“Rhode Island’s Radio Legacy Continues”

Photo of rhombic antenna at W1OP
Providence Radio Association’s historic Collins antenna used during the recent MARS Armed Forces Day Crossband Test, with PRA Club President Dave Tessitore, K1DT, and Vice President John Good, W1GS

Contributed by Nancy Austin KC1NEK, NCRC and Dave Tessitore, K1DT, PRA

Rhode Island is a small state with a rich history. The Providence Radio Association invests in RI’s radio legacy by maintaining a historic Collins 237B-1 rotatable 13 element log periodic antenna originally installed as part of NAVCOMMSTA Newport’s impressive transmit antenna farm on Beavertail Point, Jamestown RI from c.1964-1975. On Saturday 13 May 2023, the Providence Radio Association again participated in the MARS Armed Forces Day (AFD) Crossband Test using their historic antenna and the equally historic call sign, NAF.

NAF began operation from the Naval Torpedo Station, Newport, RI c. 1900, and was among the first US Naval Radio shore stations. Eventually, several naval radio stations were consolidated as NAVCOMMSTA Newport. NAF transmitted from c.1900 until 1975 at various coastal Narragansett Bay locations, including NAVRADSTA (T) Beavertail Point (Jamestown).

The Providence Radio Association shares the next chapter in this rich Rhode Island radio history: “The drastic curtailment of naval operations on Narragansett Bay in 1975 closed all naval activities at Sachuest Point and Beavertail Point. In 1975 the Navy allowed the Providence Radio Association to hold its annual Field Day exercises at the Beavertail Station. Following the decommissioning of the facility and turn over to land of the State, in 1983 the PRA acquired one of the Collins 237B-1 rotatable log periodic antennas used by NAF and erected it at our club facility in Johnston, RI. It has been utilized since then under the Amateur call sign W1OP. Once a year, we either operate from the original NAVRADSTA (T) location at Beavertail Pt, or we use this antenna from our clubhouse in Johnston to participate in the Armed Forces Day Crossband Test, using its original naval call sign NAF.”
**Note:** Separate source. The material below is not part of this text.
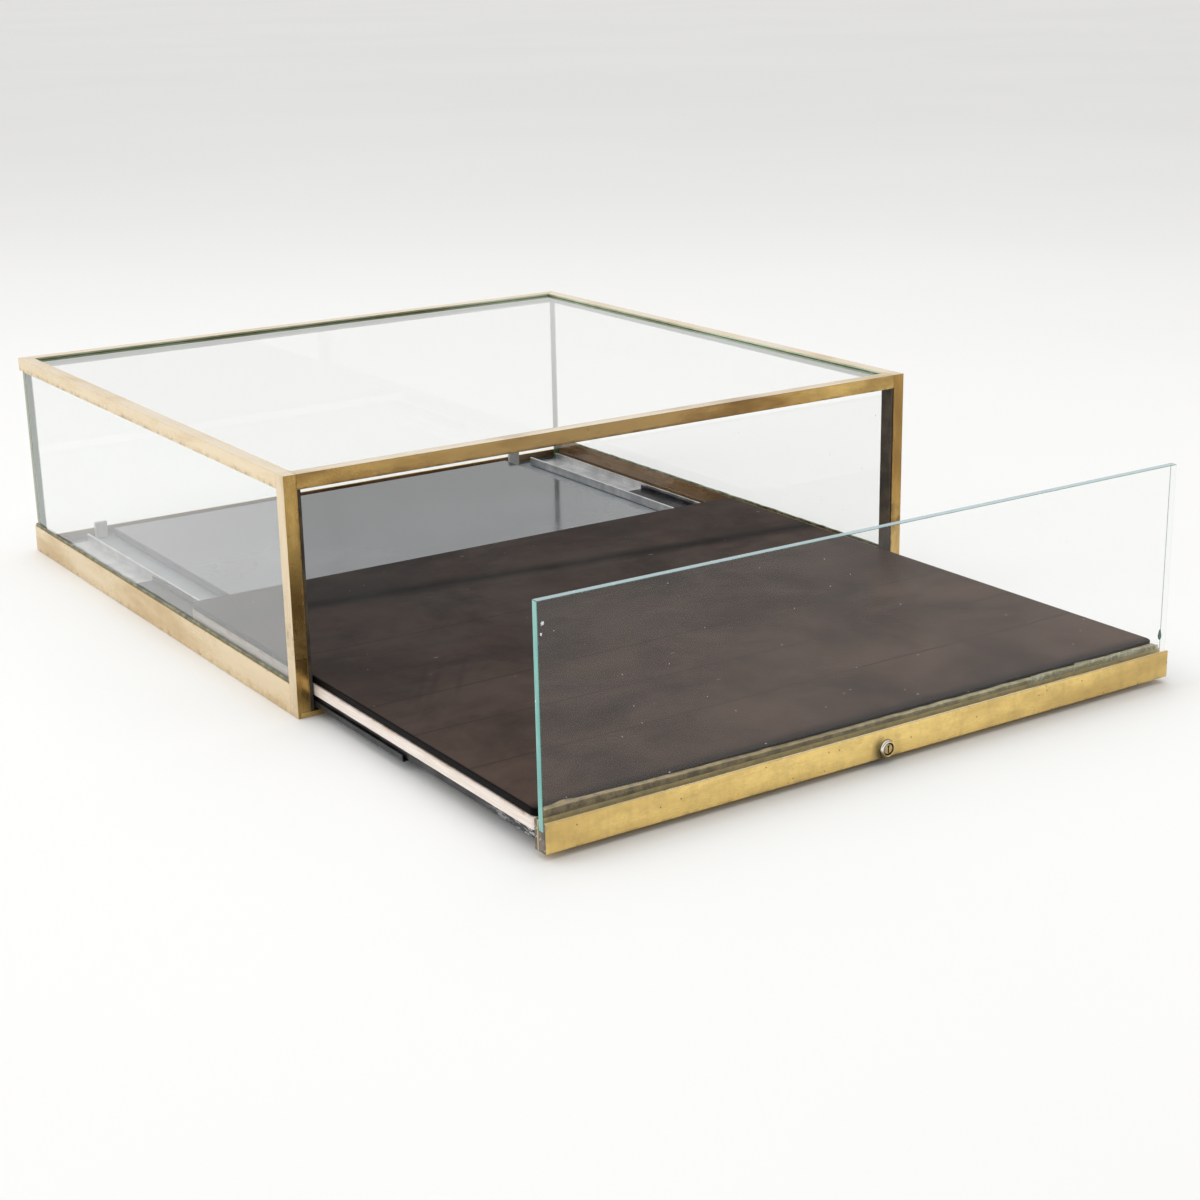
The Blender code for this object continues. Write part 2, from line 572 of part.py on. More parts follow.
def make_lock(tray, core):
    """Cam lock through the front bar. Its plug, cam and cam screw turn together on the lock's axis."""
    axis = (0, TRAY_FRONT, LOCK_HEIGHT)
    bore = PLUG_RADIUS + GAP
    barrel_end = -BAR_DEPTH - BARREL_PAST
    body = [
        (bore, 2.2 * MM), (BEZEL_RADIUS - 1.4 * MM, 2.2 * MM), (BEZEL_RADIUS - 0.3 * MM, 1.5 * MM),
        (BEZEL_RADIUS, 0.8 * MM), (BEZEL_RADIUS, GAP), (BARREL_RADIUS, GAP), (BARREL_RADIUS, barrel_end),
        (bore, barrel_end),
    ]
    turned("lock_body", body, axis, ALONG_Y, nickel, parent=tray, closed=True)

    corner = NUT_FLATS / 2 / math.cos(math.pi / 6)
    hexagon = [(corner * math.sin(turn), corner * math.cos(turn))
               for turn in (math.pi / 6 + math.pi / 3 * i for i in range(6))]
    nut_front = TRAY_FRONT + BAR_DEPTH + GAP
    sheet("lock_nut", [hexagon, circle(0, 0, BARREL_RADIUS + GAP, 32)], nut_front, nut_front + NUT_THICK,
          ALONG_Y, nickel, offset=(0, LOCK_HEIGHT), parent=tray)

    plug_end = barrel_end - 0.2 * MM
    plug = turned("lock_plug", [(0, 1.7 * MM), (PLUG_RADIUS - 0.4 * MM, 1.7 * MM), (PLUG_RADIUS, 1.3 * MM),
                                (PLUG_RADIUS, plug_end), (0, plug_end)],
                  axis, ALONG_Y, nickel, parent=core)
    across, up = KEYWAY_HALF
    keyway = cutter_box("keyway", (-across, TRAY_FRONT - KEYWAY_DEPTH / 2, LOCK_HEIGHT - up),
                        (across, TRAY_FRONT + KEYWAY_DEPTH, LOCK_HEIGHT + up))
    cut(plug, keyway)
    thread = rod("cam_screw_hole", CAM_THREAD, TRAY_FRONT + 10 * MM, TRAY_FRONT + 20 * MM,
                 (0, LOCK_HEIGHT), "y")
    cut(plug, thread)

    cam_front = TRAY_FRONT - plug_end + GAP
    cam_back = cam_front + CAM_THICK
    steps = 8
    heel = [(CAM_HALF_WIDTH * 1.25 * math.cos(turn), CAM_HALF_WIDTH * 1.25 * math.sin(turn))
            for turn in (math.radians(60 + 240 * i / steps) for i in range(steps + 1))]
    tip = [(CAM_REACH - MM, -CAM_HALF_WIDTH), (CAM_REACH, -CAM_HALF_WIDTH + MM),
           (CAM_REACH, CAM_HALF_WIDTH - MM), (CAM_REACH - MM, CAM_HALF_WIDTH)]
    sheet("lock_cam", [heel + tip, circle(0, 0, CAM_HOLE, 16)], cam_front, cam_back, ALONG_Y, zinc_steel,
          offset=(0, LOCK_HEIGHT), parent=core)

    head = cam_back + 0.2 * MM
    screw = turned("cam_screw", [(0, 1.6 * MM), (1.9 * MM, 1.6 * MM), (2.6 * MM, 1.0 * MM), (2.6 * MM, 0),
                                 (1.0 * MM, 0), (1.0 * MM, -5 * MM), (0, -5 * MM)],
                   (0, head, LOCK_HEIGHT), (math.radians(-90), 0, 0), zinc_steel, steps=20, parent=core)
    slot = cutter_box("cam_screw_slot", (-3 * MM, head + 0.9 * MM, LOCK_HEIGHT - SCREW_SLOT_HALF),
                      (3 * MM, head + 3 * MM, LOCK_HEIGHT + SCREW_SLOT_HALF))
    cut(screw, slot)


# ---- assembly

def pivot(name, location, parent=None):
    empty = bpy.data.objects.new(name, None)
    parts.objects.link(empty)
    empty.empty_display_size = 0.03
    empty.location = location
    if parent is not None:
        bpy.context.view_layer.update()
        empty.parent = parent
        empty.matrix_parent_inverse = parent.matrix_world.inverted()
    bpy.context.view_layer.update()
    return empty


def main():
    tray = pivot("tray_slide", (0, TRAY_FRONT, BAR_BOTTOM))
    core = pivot("lock_axis", (0, TRAY_FRONT, LOCK_HEIGHT), tray)
    slide_middle = HALF_WIDTH - (RUNNER_FROM + RUNNER_TO) / 2
    runners = {
        side: pivot(f"runner_{word}_slide", (side * slide_middle, FRONT - RUNNER_OUT, RUNNER_FLOOR))
        for side, word in SIDE_NAMES.items()
    }
    make_posts()
    make_top_frame()
    make_base()
    make_glass()
    make_slides(tray, runners)
    make_tray(tray)
    make_lock(tray, core)
    bpy.context.view_layer.update()


main()
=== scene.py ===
import json
import math
from contextlib import contextmanager

import bmesh
import bpy
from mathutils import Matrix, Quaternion, Vector, noise


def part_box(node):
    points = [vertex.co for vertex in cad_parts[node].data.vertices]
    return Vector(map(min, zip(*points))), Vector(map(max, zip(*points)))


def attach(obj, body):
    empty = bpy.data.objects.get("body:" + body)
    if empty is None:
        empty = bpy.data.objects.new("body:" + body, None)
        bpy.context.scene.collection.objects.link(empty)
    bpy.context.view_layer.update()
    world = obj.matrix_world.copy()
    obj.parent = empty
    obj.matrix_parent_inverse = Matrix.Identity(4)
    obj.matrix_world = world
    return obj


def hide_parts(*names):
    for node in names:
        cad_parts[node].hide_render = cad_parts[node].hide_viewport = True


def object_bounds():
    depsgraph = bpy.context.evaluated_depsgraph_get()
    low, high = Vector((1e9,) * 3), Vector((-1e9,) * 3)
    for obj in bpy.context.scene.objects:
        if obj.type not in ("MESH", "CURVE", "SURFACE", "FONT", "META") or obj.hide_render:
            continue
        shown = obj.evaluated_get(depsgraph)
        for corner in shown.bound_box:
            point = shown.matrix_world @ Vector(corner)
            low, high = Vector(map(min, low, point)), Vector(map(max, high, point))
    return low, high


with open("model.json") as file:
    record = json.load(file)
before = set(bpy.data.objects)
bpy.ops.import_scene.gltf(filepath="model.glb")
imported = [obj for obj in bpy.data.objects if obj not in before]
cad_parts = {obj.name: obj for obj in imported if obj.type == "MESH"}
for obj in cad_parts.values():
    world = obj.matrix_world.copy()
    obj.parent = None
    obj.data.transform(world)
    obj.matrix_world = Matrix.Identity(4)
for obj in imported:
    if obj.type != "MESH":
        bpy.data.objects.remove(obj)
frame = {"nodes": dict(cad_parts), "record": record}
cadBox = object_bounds()
print("frame loaded,", len(frame["nodes"]), "nodes")

mm = 0.001
sides = {"left": -1, "right": 1}
bodyOf = {node: body for body, nodes in frame["record"]["behaviour"]["bodies"].items() for node in nodes}

cameraPlace = {
    "at": (-0.938, -1.686, 0.569), "towards": (0.5223, 0.7979, -0.3009),
    "roll": -1.152,  # degrees
    "lens": 63.9, "nearest": 0.05,
}


def addCamera():
    bpy.ops.object.camera_add(location=cameraPlace["at"])
    camera = bpy.context.active_object
    camera.data.lens = cameraPlace["lens"]
    camera.data.clip_start = cameraPlace["nearest"]
    camera.rotation_mode = "QUATERNION"
    looking = Vector(cameraPlace["towards"]).to_track_quat("-Z", "Y")
    camera.rotation_quaternion = looking @ Quaternion((0, 0, 1), math.radians(cameraPlace["roll"]))
    bpy.context.scene.camera = camera
    bpy.context.scene.view_settings.view_transform = "Standard"


class Value:  # wraps a socket: sums on it add Math nodes
    def __init__(self, finish, socket):
        self.finish = finish
        self.socket = socket

    def __add__(self, other):
        return self.finish.math("ADD", self, other)

    def __sub__(self, other):
        return self.finish.math("SUBTRACT", self, other)

    def __rsub__(self, other):
        return self.finish.math("SUBTRACT", other, self)

    def __mul__(self, other):
        return self.finish.math("MULTIPLY", self, other)

    def __truediv__(self, other):
        return self.finish.math("DIVIDE", self, other)

    def __pow__(self, other):
        return self.finish.math("POWER", self, other)

    __radd__ = __add__
    __rmul__ = __mul__

    def size(self):
        return self.finish.math("ABSOLUTE", self)

    def most(self, other):
        return self.finish.math("MAXIMUM", self, other)

    def between(self, low, high):  # 0 below low, 1 above high, eased
        return self.finish.add("ShaderNodeMapRange", {"interpolation_type": "SMOOTHSTEP"},
                               {"Value": self, "From Min": low, "From Max": high})

    def near(self, where, reach):  # 1 at where, 0 from reach away
        return 1 - ((self - where).size() / reach).between(0, 1)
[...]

Providence Radio Association club president "Tess," K1DT
Providence Radio Association club president “Tess,” K1DT

For this year’s AFD Crossband Test, the Providence Radio Association again got permission to operate as NAF and transmit on their restored original Collins antenna. The W1OP clubhouse on Neutaconkanut Hill (on the Providence/Johnston border) opened its impressive radio station to members and Amateur Radio guests, including: Dom, N1DM; David, W3DRE; Doug, K3DRE; Andy, AJ1S; John, W1GS; Dave, K1DT; Teri, W1PUP; Jeremy, K1JST; Adam, KC1KCC; and Nancy, KC1NEK. Hundreds of phone QSOs were logged on mostly 20m and 40m.
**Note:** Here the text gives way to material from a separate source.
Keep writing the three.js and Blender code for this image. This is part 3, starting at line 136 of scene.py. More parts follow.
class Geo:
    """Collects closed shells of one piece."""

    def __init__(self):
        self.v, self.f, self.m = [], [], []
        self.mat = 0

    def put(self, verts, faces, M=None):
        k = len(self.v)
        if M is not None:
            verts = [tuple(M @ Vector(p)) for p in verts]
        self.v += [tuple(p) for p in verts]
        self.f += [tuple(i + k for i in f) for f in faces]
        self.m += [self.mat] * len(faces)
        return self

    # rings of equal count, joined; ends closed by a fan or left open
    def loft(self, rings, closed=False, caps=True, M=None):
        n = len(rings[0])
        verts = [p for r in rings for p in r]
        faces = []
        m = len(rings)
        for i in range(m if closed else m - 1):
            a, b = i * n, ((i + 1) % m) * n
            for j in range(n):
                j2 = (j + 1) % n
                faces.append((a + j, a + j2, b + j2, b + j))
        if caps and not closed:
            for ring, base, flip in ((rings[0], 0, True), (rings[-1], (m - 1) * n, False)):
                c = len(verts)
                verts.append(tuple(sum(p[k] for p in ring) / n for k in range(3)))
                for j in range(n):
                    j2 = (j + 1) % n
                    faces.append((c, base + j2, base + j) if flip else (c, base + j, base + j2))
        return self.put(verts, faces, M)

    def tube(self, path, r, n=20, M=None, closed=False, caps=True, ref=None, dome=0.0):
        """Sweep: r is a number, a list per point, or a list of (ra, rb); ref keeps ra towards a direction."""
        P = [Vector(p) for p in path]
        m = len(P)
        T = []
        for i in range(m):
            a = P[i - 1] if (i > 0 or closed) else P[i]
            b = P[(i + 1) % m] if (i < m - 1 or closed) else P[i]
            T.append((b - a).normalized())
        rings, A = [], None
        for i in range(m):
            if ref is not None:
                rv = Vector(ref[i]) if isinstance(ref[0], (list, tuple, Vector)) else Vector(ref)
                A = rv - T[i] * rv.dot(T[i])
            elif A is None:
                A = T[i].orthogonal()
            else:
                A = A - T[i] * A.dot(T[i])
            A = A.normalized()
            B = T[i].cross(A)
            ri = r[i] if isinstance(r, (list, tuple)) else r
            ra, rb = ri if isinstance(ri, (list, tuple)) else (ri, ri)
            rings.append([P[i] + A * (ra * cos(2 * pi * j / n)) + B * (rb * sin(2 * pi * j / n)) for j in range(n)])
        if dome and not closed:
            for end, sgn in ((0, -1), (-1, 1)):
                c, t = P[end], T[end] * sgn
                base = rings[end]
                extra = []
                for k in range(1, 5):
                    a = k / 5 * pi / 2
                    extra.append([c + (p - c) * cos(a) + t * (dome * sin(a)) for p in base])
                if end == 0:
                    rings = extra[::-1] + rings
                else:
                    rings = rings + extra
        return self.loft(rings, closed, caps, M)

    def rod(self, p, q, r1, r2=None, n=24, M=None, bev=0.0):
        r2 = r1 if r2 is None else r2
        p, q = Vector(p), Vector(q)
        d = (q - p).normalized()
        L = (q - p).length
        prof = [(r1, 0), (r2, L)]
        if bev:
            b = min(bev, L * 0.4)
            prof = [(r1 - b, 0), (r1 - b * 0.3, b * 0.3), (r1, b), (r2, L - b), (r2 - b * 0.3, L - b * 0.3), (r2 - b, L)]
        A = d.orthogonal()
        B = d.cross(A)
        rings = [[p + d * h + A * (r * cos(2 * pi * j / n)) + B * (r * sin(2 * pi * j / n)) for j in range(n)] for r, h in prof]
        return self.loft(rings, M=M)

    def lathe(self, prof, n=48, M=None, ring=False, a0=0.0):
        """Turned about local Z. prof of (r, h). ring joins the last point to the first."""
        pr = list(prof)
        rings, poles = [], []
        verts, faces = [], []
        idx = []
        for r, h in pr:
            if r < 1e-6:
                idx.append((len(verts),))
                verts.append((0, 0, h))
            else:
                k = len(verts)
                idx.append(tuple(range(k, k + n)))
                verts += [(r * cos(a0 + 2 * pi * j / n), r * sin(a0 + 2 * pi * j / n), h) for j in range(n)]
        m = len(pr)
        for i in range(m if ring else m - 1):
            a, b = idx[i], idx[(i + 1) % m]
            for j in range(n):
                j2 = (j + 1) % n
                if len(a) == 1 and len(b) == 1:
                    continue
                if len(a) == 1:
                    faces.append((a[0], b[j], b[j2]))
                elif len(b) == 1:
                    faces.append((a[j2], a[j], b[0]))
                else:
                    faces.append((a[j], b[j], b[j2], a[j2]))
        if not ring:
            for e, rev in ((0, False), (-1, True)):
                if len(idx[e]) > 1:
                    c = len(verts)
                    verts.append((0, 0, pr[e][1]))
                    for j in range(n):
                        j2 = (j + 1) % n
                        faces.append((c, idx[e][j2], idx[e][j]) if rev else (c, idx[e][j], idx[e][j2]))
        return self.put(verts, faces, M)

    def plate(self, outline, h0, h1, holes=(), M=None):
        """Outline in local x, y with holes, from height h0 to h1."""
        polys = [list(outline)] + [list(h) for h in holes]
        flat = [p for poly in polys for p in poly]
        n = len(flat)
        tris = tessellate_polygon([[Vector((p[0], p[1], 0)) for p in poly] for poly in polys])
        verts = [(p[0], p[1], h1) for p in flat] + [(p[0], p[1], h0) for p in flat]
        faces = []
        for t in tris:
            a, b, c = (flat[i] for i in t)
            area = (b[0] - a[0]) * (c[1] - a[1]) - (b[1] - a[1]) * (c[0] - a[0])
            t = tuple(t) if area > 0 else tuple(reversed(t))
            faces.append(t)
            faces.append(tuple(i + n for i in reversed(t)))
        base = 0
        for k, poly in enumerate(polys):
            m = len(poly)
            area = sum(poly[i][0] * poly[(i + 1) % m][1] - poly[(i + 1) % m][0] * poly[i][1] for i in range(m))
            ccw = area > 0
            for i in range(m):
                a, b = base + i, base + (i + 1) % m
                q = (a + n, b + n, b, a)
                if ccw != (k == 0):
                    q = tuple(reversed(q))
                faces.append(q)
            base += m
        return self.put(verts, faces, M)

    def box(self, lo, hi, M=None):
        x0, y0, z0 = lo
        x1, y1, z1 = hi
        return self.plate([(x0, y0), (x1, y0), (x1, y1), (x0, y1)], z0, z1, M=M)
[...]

As the ARRL notes: “The AFD Crossband Test is a unique opportunity to test two-way communications between military communicators and radio stations in the Amateur Radio Service (ARS), as authorized in 47 CFR 97.111. These tests provide opportunities and challenges for radio operators to demonstrate individual technical skills in a tightly controlled exercise scenario. Military stations will transmit on selected frequencies and will announce the specific ARS frequencies monitored. All of the times are Zulu (Z), and all frequencies are Upper Side Band (USB) unless otherwise noted.”

For more on the history of call sign NAF and their restored Collins antenna, reach out to Providence Radio Association club president Dave Tessitore “Tess”, K1DT, at k1dt@verizon.net.

Radio communication has a long history in Rhode Island. By 1900, Newport’s naval officers were given instruction in wireless technology. Newport’s Torpedo Station was one of the first of a network of U.S. Navy shore radio stations, along with an adjacent site at the Naval Training Center used to train radio operators for the Navy. From c.1964 until 1975, Sachuest Point on Aquidneck Island and Beavertail on Jamestown served as key receive and transmit stations. Today, Amateur Radio offers an experiential learning gateway to 21st century workforce development opportunities in electronics and wireless radio communication, both analog and digital. This highly relevant mission is at the heart of many ARRL-affiliated RI radio clubs.